[BEGIN Extracted material]

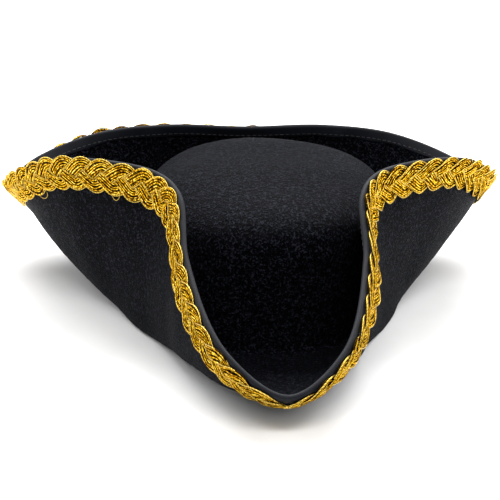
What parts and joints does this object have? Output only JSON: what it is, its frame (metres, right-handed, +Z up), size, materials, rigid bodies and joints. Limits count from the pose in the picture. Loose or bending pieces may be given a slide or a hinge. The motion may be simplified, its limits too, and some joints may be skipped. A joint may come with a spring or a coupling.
{
  "type": "pirate tricorn hat",
  "caption": "Three-cornered pirate hat in black felt: domed crown, brim folded up on all sides with a wired, bound edge and gold braid, and an inner sweatband with a swinging blank label.",
  "frame": {"origin": "the middle of the underside of the hat's bounding box, on the surface it stands on", "axes": "+Z up through the crown, -Y towards the front corner, +X towards the wearer's left rear corner"},
  "size_m": [0.3528, 0.3676, 0.1098],
  "materials": {
    "felt": "short-fibred pressed wool felt, soft sheen",
    "binding_tape": "smooth satin-like binding tape",
    "black_thread": "twisted sewing thread",
    "gold_thread": "metallised sewing thread",
    "spring_wire": "drawn spring wire",
    "gold_braid": "plaited metallised cords, glittering",
    "sweatband": "ribbed grosgrain",
    "label": "woven satin tape, blank"
  },
  "bodies": {
    "hat": {"crown_felt": "felt", "brim_felt": "felt", "edge_binding": "binding_tape", "binding_thread": "black_thread", "brim_wire": "spring_wire", "wire_joiner": "spring_wire", "gold_braid": "gold_braid", "braid_end_thread": "gold_thread", "sweatband": "sweatband", "sweatband_thread": "black_thread", "sweatband_join_thread": "black_thread", "label_thread": "black_thread"},
    "label": {"care_label": "label"}
  },
  "joints": [
    {"name": "label_swing", "type": "hinge", "parent": "hat", "child": "label", "pos_m": [0.0001, 0.13816, 0.027], "axis": [-1, 0, 0], "range_deg": [0, 150]}
  ]
}
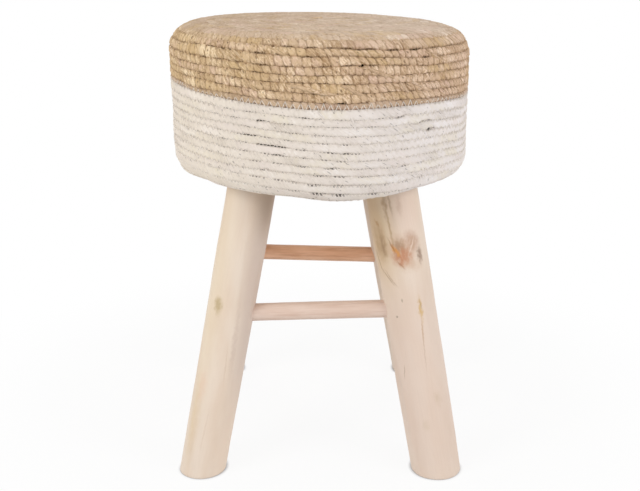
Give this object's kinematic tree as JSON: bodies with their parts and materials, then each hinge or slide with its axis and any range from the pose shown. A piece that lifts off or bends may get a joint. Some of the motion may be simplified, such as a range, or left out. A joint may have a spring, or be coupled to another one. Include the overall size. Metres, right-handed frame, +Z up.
{
  "type": "round pouf stool",
  "caption": "Round padded stool: a foam drum covered in coiled husk rope, natural over white, on splayed log legs tied by round rungs.",
  "frame": {"origin": "on the floor, under the middle of the seat", "axes": "+Z up, -Y towards the front, +X to the right seen from the front"},
  "size_m": [0.308, 0.3081, 0.4498],
  "materials": {
    "natural_husk": "twisted dry husk, matte",
    "white_husk": "bleached twisted husk, matte",
    "lining_cloth": "thin dark cloth, matte",
    "foam": "open foam, matte",
    "plywood": "bare, sanded",
    "leg_wood": "peeled log, sanded, satin",
    "pink_rung_wood": "turned dowel, satin",
    "brown_rung_wood": "turned dowel, satin",
    "screw_steel": "zinc plated",
    "staple_steel": "bright wire"
  },
  "bodies": {
    "root": {"natural_rope_top": "natural_husk", "natural_rope_side": "natural_husk", "white_rope_side": "white_husk", "lining": "lining_cloth", "foam_pad": "foam", "seat_plate": "plywood", "front_left_leg": "leg_wood", "front_right_leg": "leg_wood", "rear_left_leg": "leg_wood", "rear_right_leg": "leg_wood", "front_rung": "pink_rung_wood", "rear_rung": "brown_rung_wood", "left_rung": "pink_rung_wood", "right_rung": "pink_rung_wood", "front_left_screw_1": "screw_steel", "front_left_screw_2": "screw_steel", "front_right_screw_1": "screw_steel", "front_right_screw_2": "screw_steel", "rear_left_screw_1": "screw_steel", "rear_left_screw_2": "screw_steel", "rear_right_screw_1": "screw_steel", "rear_right_screw_2": "screw_steel", "hem_staple_01": "staple_steel", "hem_staple_02": "staple_steel", "hem_staple_03": "staple_steel", "hem_staple_04": "staple_steel", "hem_staple_05": "staple_steel", "hem_staple_06": "staple_steel", "hem_staple_07": "staple_steel", "hem_staple_08": "staple_steel", "hem_staple_09": "staple_steel", "hem_staple_10": "staple_steel", "hem_staple_11": "staple_steel", "hem_staple_12": "staple_steel"}
  },
  "joints": []
}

[END Extracted material]

Instructions for the task
Above are some records. Print them all exactly.

Solution to the exercise
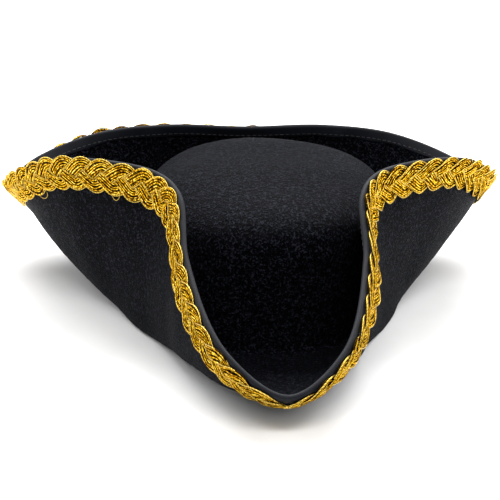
What parts and joints does this object have? Output only JSON: what it is, its frame (metres, right-handed, +Z up), size, materials, rigid bodies and joints. Limits count from the pose in the picture. Loose or bending pieces may be given a slide or a hinge. The motion may be simplified, its limits too, and some joints may be skipped. A joint may come with a spring or a coupling.
{
  "type": "pirate tricorn hat",
  "caption": "Three-cornered pirate hat in black felt: domed crown, brim folded up on all sides with a wired, bound edge and gold braid, and an inner sweatband with a swinging blank label.",
  "frame": {"origin": "the middle of the underside of the hat's bounding box, on the surface it stands on", "axes": "+Z up through the crown, -Y towards the front corner, +X towards the wearer's left rear corner"},
  "size_m": [0.3528, 0.3676, 0.1098],
  "materials": {
    "felt": "short-fibred pressed wool felt, soft sheen",
    "binding_tape": "smooth satin-like binding tape",
    "black_thread": "twisted sewing thread",
    "gold_thread": "metallised sewing thread",
    "spring_wire": "drawn spring wire",
    "gold_braid": "plaited metallised cords, glittering",
    "sweatband": "ribbed grosgrain",
    "label": "woven satin tape, blank"
  },
  "bodies": {
    "hat": {"crown_felt": "felt", "brim_felt": "felt", "edge_binding": "binding_tape", "binding_thread": "black_thread", "brim_wire": "spring_wire", "wire_joiner": "spring_wire", "gold_braid": "gold_braid", "braid_end_thread": "gold_thread", "sweatband": "sweatband", "sweatband_thread": "black_thread", "sweatband_join_thread": "black_thread", "label_thread": "black_thread"},
    "label": {"care_label": "label"}
  },
  "joints": [
    {"name": "label_swing", "type": "hinge", "parent": "hat", "child": "label", "pos_m": [0.0001, 0.13816, 0.027], "axis": [-1, 0, 0], "range_deg": [0, 150]}
  ]
}
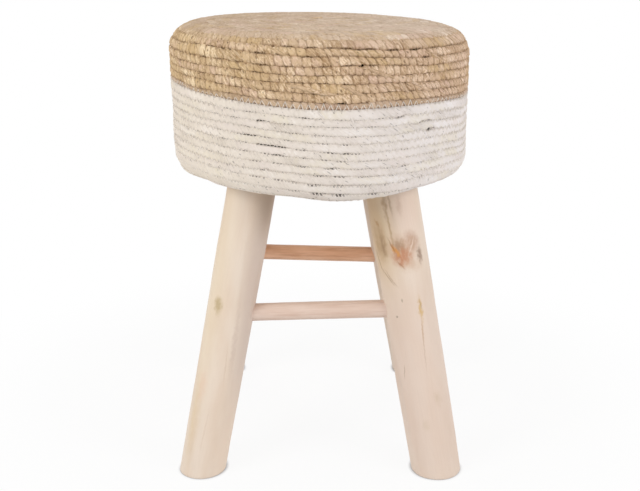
Give this object's kinematic tree as JSON: bodies with their parts and materials, then each hinge or slide with its axis and any range from the pose shown. A piece that lifts off or bends may get a joint. Some of the motion may be simplified, such as a range, or left out. A joint may have a spring, or be coupled to another one. Include the overall size. Metres, right-handed frame, +Z up.
{
  "type": "round pouf stool",
  "caption": "Round padded stool: a foam drum covered in coiled husk rope, natural over white, on splayed log legs tied by round rungs.",
  "frame": {"origin": "on the floor, under the middle of the seat", "axes": "+Z up, -Y towards the front, +X to the right seen from the front"},
  "size_m": [0.308, 0.3081, 0.4498],
  "materials": {
    "natural_husk": "twisted dry husk, matte",
    "white_husk": "bleached twisted husk, matte",
    "lining_cloth": "thin dark cloth, matte",
    "foam": "open foam, matte",
    "plywood": "bare, sanded",
    "leg_wood": "peeled log, sanded, satin",
    "pink_rung_wood": "turned dowel, satin",
    "brown_rung_wood": "turned dowel, satin",
    "screw_steel": "zinc plated",
    "staple_steel": "bright wire"
  },
  "bodies": {
    "root": {"natural_rope_top": "natural_husk", "natural_rope_side": "natural_husk", "white_rope_side": "white_husk", "lining": "lining_cloth", "foam_pad": "foam", "seat_plate": "plywood", "front_left_leg": "leg_wood", "front_right_leg": "leg_wood", "rear_left_leg": "leg_wood", "rear_right_leg": "leg_wood", "front_rung": "pink_rung_wood", "rear_rung": "brown_rung_wood", "left_rung": "pink_rung_wood", "right_rung": "pink_rung_wood", "front_left_screw_1": "screw_steel", "front_left_screw_2": "screw_steel", "front_right_screw_1": "screw_steel", "front_right_screw_2": "screw_steel", "rear_left_screw_1": "screw_steel", "rear_left_screw_2": "screw_steel", "rear_right_screw_1": "screw_steel", "rear_right_screw_2": "screw_steel", "hem_staple_01": "staple_steel", "hem_staple_02": "staple_steel", "hem_staple_03": "staple_steel", "hem_staple_04": "staple_steel", "hem_staple_05": "staple_steel", "hem_staple_06": "staple_steel", "hem_staple_07": "staple_steel", "hem_staple_08": "staple_steel", "hem_staple_09": "staple_steel", "hem_staple_10": "staple_steel", "hem_staple_11": "staple_steel", "hem_staple_12": "staple_steel"}
  },
  "joints": []
}